La nullité s’appliquera, par exemple, en cas de pressions excessives caractérisant un harcèlement moral ou dans les situations de discrimination. On constate, d’ailleurs, une augmentation des demandes de nullité pour justement déplafonner les indemnités. Encore faut-il, bien entendu, que des preuves existent.

Il reste donc essentiel d’analyser globalement la situation, en amont des décisions, pour éviter certains pièges.

2 Les accords conclus dans les TPE

La possibilité de conclure des accords d’entreprises dans les TPE directement avec les salariés est la grande nouveauté des « ordonnances Macron ». Et il est clair que les entreprises qui ont engagé la démarche ont progressé. Les accords permettent en effet de remettre à plat certains fonctionnements avec un cadre juridique sécurisé, adapté aux besoins de l’entreprise. Car les textes nationaux ne répondent pas toujours aux spécificités des TPE. Les accords conclus jusqu’à présent ont notamment permis de négocier des taux différenciés pour le paiement des heures supplémentaires, d’assouplir le cadre de l’annualisation du temps de travail, de mieux articuler les heures supplémentaires payées en argent et celles récupérées sous forme de repos. Ou encore de mieux organiser la gestion des intempéries et des temps de trajets entre les dépôts et les chantiers ou les parcelles.

Comme dans toute négociation, il est important que chacune des parties s’y retrouve. Cependant, notre expérience pratique depuis un an confirme que les terrains d’entente sont possibles car les sujets à aborder sont nombreux. Et la sécurisation des pratiques, avec plus de clarté et une meilleure compréhension des dispositifs appliqués, rassure tant les employeurs que les salariés. Les accords sont donc incontestablement un outil permettant d’améliorer le dialogue. La pratique devrait tendre à se développer dans les mois à venir.

3 La réforme des représentants du personnel

Dans toutes les entreprises, les anciennes instances du personnel (Délégués du personnel, comité d’entreprise, comité d’hygiène, de sécurité et des conditions de travail (CHSCT), document unique (DUP) sont remplacées depuis l’année dernière, par une instance unique, le comité social et économique (CSE).

Ainsi, au 1er janvier 2020, toutes les entreprises d’au moins 11 salariés (en équivalent temps plein comprenant les saisonniers et les intérimaires) devront être en règle avec le CSE. Les premières élections ont déjà eu lieu en 2018.

Les entreprises de la production agricole étaient jusqu’à présent principalement concernées par les délégués du personnel (DP). Les effectifs de plus de 50 salariés, imposant un comité d’entreprise et un CHSCT, sont en effet très rares.

Les DP doivent donc progressivement laisser place au CSE. Mais toute la procédure doit être reprise dans son intégralité. Ceci doit donc être un chantier prioritaire en 2019 pour les exploitations agricoles.
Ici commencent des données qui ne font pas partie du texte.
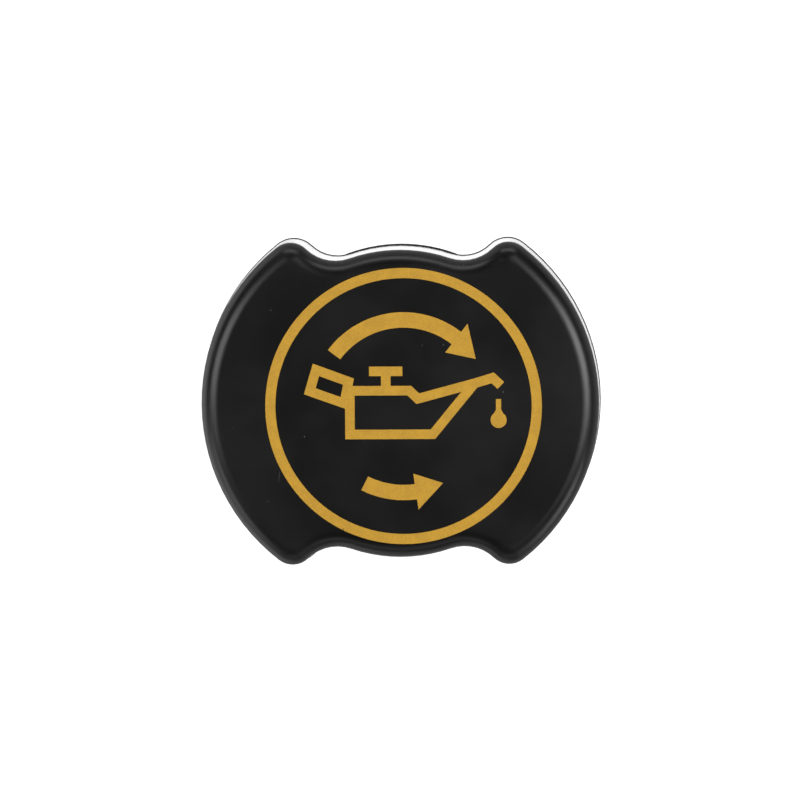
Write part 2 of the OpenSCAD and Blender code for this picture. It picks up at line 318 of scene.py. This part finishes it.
def smoothGroup(look):
    group = bpy.data.node_groups.new("smoothMoulding", "GeometryNodeTree")
    group.interface.new_socket(name="Geometry", in_out="INPUT", socket_type="NodeSocketGeometry")
    group.interface.new_socket(name="Geometry", in_out="OUTPUT", socket_type="NodeSocketGeometry")
    start = addNode(group, "NodeGroupInput").outputs[0]
    plain = addNode(group, "GeometryNodeRemoveAttribute", {"Geometry": start, "Name": "custom_normal"})
    welded = addNode(group, "GeometryNodeMergeByDistance",
                     {"Geometry": plain.outputs[0], "Distance": look["weldGap"]})
    smooth = addNode(group, "GeometryNodeSetShadeSmooth", {"Geometry": welded.outputs[0]}, domain="FACE")
    angle = addNode(group, "GeometryNodeInputMeshEdgeAngle").outputs["Unsigned Angle"]
    corner = addNode(group, "FunctionNodeCompare", {0: angle, 1: math.radians(look["cornerAngle"])},
                     data_type="FLOAT", operation="GREATER_THAN").outputs[0]
    crisp = addNode(group, "GeometryNodeSetShadeSmooth",
                    {"Geometry": smooth.outputs[0], "Selection": corner, "Shade Smooth": False},
                    domain="EDGE")
    group.links.new(crisp.outputs[0], addNode(group, "NodeGroupOutput").inputs[0])
    return group


def shadeMoulding(piece, group, look):
    piece.modifiers.new("smoothMoulding", "NODES").node_group = group
    if piece.name in look["roundedPieces"]:
        flat = piece.modifiers.new("flatFaces", "DECIMATE")
        flat.decimate_type = "DISSOLVE"
        flat.angle_limit = math.radians(look["flatAngle"])
        rounding = piece.modifiers.new("edgeRounding", "BEVEL")
        rounding.width = look["edgeRound"]
        rounding.segments = look["edgeSegments"]
        rounding.limit_method = "ANGLE"
        rounding.angle_limit = math.radians(look["cornerAngle"])
    even = piece.modifiers.new("evenNormals", "WEIGHTED_NORMAL")
    even.keep_sharp = True
    even.weight = look["faceWeight"]


def dress(piece, material):
    piece.data.materials.clear()
    piece.data.materials.append(material)


gold = goldPrint(printLook)
moulding = smoothGroup(shading)
dress(cap["grip_cover"], coverPlastic(coverLook))
dress(cap["bayonet_body"], bodyPlastic(bodyLook))
dress(cap["sealing_ring"], sealRubber(sealLook))
for name in ("grip_cover", "bayonet_body", "sealing_ring"):
    shadeMoulding(cap[name], moulding, shading)
for name in sorted(cap):
    if name.endswith("_print"):
        dress(cap[name], gold)
        cap[name].modifiers.new("smoothMoulding", "NODES").node_group = moulding
print("materials and shading done")


# Stage: a wide floor under the stem; its glow and its lit colour, which keeps the shadow, add up to white
stageLook = {
    "floorSize": 12.0,
    "floorColor": (0.55, 0.55, 0.55),
    "glow": 0.87,
    "brightFoot": (0.0378, 0.035),
    "brightSide": 190,
    "mirrorShare": (0.03, 0.85),
    "mirrorReach": (0.042, 0.088),
    "skyTop": 0.04,
    "skyEdge": 0.08,
    "skyEdgeHeight": 0.75,
}


def glowSeen(tree, look):
    # the camera sees all of the glow; mirror images show it at the cap's foot
    # and, farther off, on the bright side
    rays = addNode(tree, "ShaderNodeLightPath").outputs
    direct = calc(tree, "MAXIMUM", rays["Is Camera Ray"], rays["Is Transmission Ray"])
    here = placeOf(tree)
    side = addNode(tree, "ShaderNodeVectorMath", {0: here, 1: directionOf(look["brightSide"], 0)},
                   operation="DOT_PRODUCT").outputs["Value"]
    far = addNode(tree, "ShaderNodeVectorMath", {0: here}, operation="LENGTH").outputs["Value"]
    foot = ramp(tree, far, *look["brightFoot"])
    glow = ramp(tree, side, *look["mirrorReach"], *look["mirrorShare"])
    mirrored = calc(tree, "MULTIPLY", calc(tree, "MAXIMUM", foot, glow), rays["Is Glossy Ray"])
    return calc(tree, "MULTIPLY", calc(tree, "MAXIMUM", direct, mirrored), look["glow"])


def buildFloor(look):
    half = look["floorSize"] / 2
    mesh = bpy.data.meshes.new("floor")
    corners = [(x * half, y * half, cadLow.z) for x, y in ((-1, -1), (1, -1), (1, 1), (-1, 1))]
    mesh.from_pydata(corners, [], [(0, 1, 2, 3)])
    floor = bpy.data.objects.new("floor", mesh)
    bpy.context.scene.collection.objects.link(floor)
    material = bpy.data.materials.new("paleFloor")
    material.use_nodes = True
    tree = material.node_tree
    tree.nodes.clear()
    lit = addNode(tree, "ShaderNodeBsdfDiffuse", {"Color": (*look["floorColor"], 1)}).outputs[0]
    glow = addNode(tree, "ShaderNodeEmission", {"Strength": glowSeen(tree, look)}).outputs[0]
    shown = addNode(tree, "ShaderNodeAddShader", {0: lit, 1: glow}).outputs[0]
    clear = addNode(tree, "ShaderNodeBsdfTransparent").outputs[0]
    under = addNode(tree, "ShaderNodeNewGeometry").outputs["Backfacing"]
    whole = addNode(tree, "ShaderNodeMixShader", {0: under, 1: shown, 2: clear}).outputs[0]
    addNode(tree, "ShaderNodeOutputMaterial", {"Surface": whole})
    mesh.materials.append(material)


def buildSky(look):
    world = bpy.data.worlds.new("studio")
    world.use_nodes = True
    tree = world.node_tree
    tree.nodes.clear()
    direction = addNode(tree, "ShaderNodeTexCoord").outputs["Generated"]
    height = addNode(tree, "ShaderNodeSeparateXYZ", {0: direction}).outputs["Z"]
    level = ramp(tree, height, 0.0, look["skyEdgeHeight"], look["skyEdge"], look["skyTop"])
    rays = addNode(tree, "ShaderNodeLightPath").outputs
    direct = calc(tree, "MAXIMUM", rays["Is Camera Ray"], rays["Is Transmission Ray"])
    room = addNode(tree, "ShaderNodeBackground", {"Strength": level}).outputs[0]
    white = addNode(tree, "ShaderNodeBackground", {"Strength": 1.0}).outputs[0]
    for background in (room.node, white.node):
        background.inputs["Color"].default_value = (1, 1, 1, 1)
    whole = addNode(tree, "ShaderNodeMixShader", {0: direct, 1: room, 2: white}).outputs[0]
    addNode(tree, "ShaderNodeOutputWorld", {"Surface": whole})
    bpy.context.scene.world = world


buildFloor(stageLook)
buildSky(stageLook)
print("floor and studio sky done")


# Softboxes stand beside the cap, so that they light the rounded edges and leave the face dark
softboxes = {
    "leftSoftbox": {"around": 170, "up": 49, "away": 0.95, "size": (0.36, 0.56), "power": 2.8},
    "rightSoftbox": {"around": 10, "up": 48, "away": 0.95, "size": (0.32, 0.52), "power": 4.3},
    "topPanel": {"around": 12, "up": 63, "away": 1.0, "size": (0.90, 0.60), "power": 1.2},
    "backPanel": {"around": 90, "up": 20, "away": 1.1, "size": (1.10, 0.36), "power": 2.7},
    "leftGlow": {"around": 209, "up": 19, "away": 1.1, "size": (0.64, 0.46), "power": 1.9},
    "rightGlow": {"around": 324, "up": 17, "away": 1.1, "size": (0.52, 0.50), "power": 1.9},
    "frontFill": {"around": 270, "up": 26, "away": 1.2, "size": (1.10, 0.40), "power": 0.9},
}


def buildSoftbox(name, look):
    light = bpy.data.lights.new(name, "AREA")
    light.shape = "RECTANGLE"
    light.size, light.size_y = look["size"]
    light.energy = look["power"]
    box = bpy.data.objects.new(name, light)
    bpy.context.scene.collection.objects.link(box)
    away = directionOf(look["around"], look["up"])
    box.location = faceMiddle + away * look["away"]
    box.rotation_euler = away.to_track_quat("Z", "Y").to_euler()
    box.visible_camera = False


for name, look in softboxes.items():
    buildSoftbox(name, look)
print("softboxes done:", len(softboxes))


# Camera almost straight above, leaning a little towards the top of the print
cameraLook = {
    "tilt": 3.8,
    "around": 70,
    "roll": 0.33,
    "away": 0.55,
    "frameWidth": 129.5 * mm,
    "aimShift": (0.05 * mm, 0.78 * mm),
    "clip": (0.01, 50),
}


def buildCamera(look):
    camera = bpy.data.cameras.new("camera")
    camera.lens = camera.sensor_width * look["away"] / look["frameWidth"]
    camera.clip_start, camera.clip_end = look["clip"]
    holder = bpy.data.objects.new("camera", camera)
    bpy.context.scene.collection.objects.link(holder)
    back = directionOf(look["around"], 90 - look["tilt"])
    right = directionOf(90 - look["roll"], 0).cross(back).normalized()
    top = back.cross(right)
    aim = faceMiddle + Vector((*look["aimShift"], 0))
    turn = Matrix((right, top, back)).transposed().to_4x4()
    holder.matrix_world = Matrix.Translation(aim + back * look["away"]) @ turn
    bpy.context.scene.camera = holder


buildCamera(cameraLook)
bpy.context.scene.view_settings.view_transform = "Standard"
print("camera done")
Nous ne pouvons qu’inciter les exploitations à calculer précisément leurs effectifs pour savoir exactement où elles se situent. Il faut rappeler que l’obligation de l’entreprise est simplement d’organiser les élections, dès lors qu’elle atteint les seuils. Bien entendu, si aucun salarié n’est candidat, le CSE ne sera pas mis en place et un procès-verbal de carence sera transmis à la direction régionale des entreprises, du travail et de l’emploi (DIRECCTE). En revenche, l’employeur aura rempli son obligation et sera protégé.

Il est important de préciser que les ordonnances ont prévu un dispositif simplifié pour les entreprises dont l’effectif est compris entre 11 et 20 salariés. Facile à mettre en place, cette procédure allégée facilite la tâche des employeurs.

C’est donc une mesure efficace qui évite de perdre du temps lorsque personne n’est intéressé pour tenir un rôle de représentant du salarié.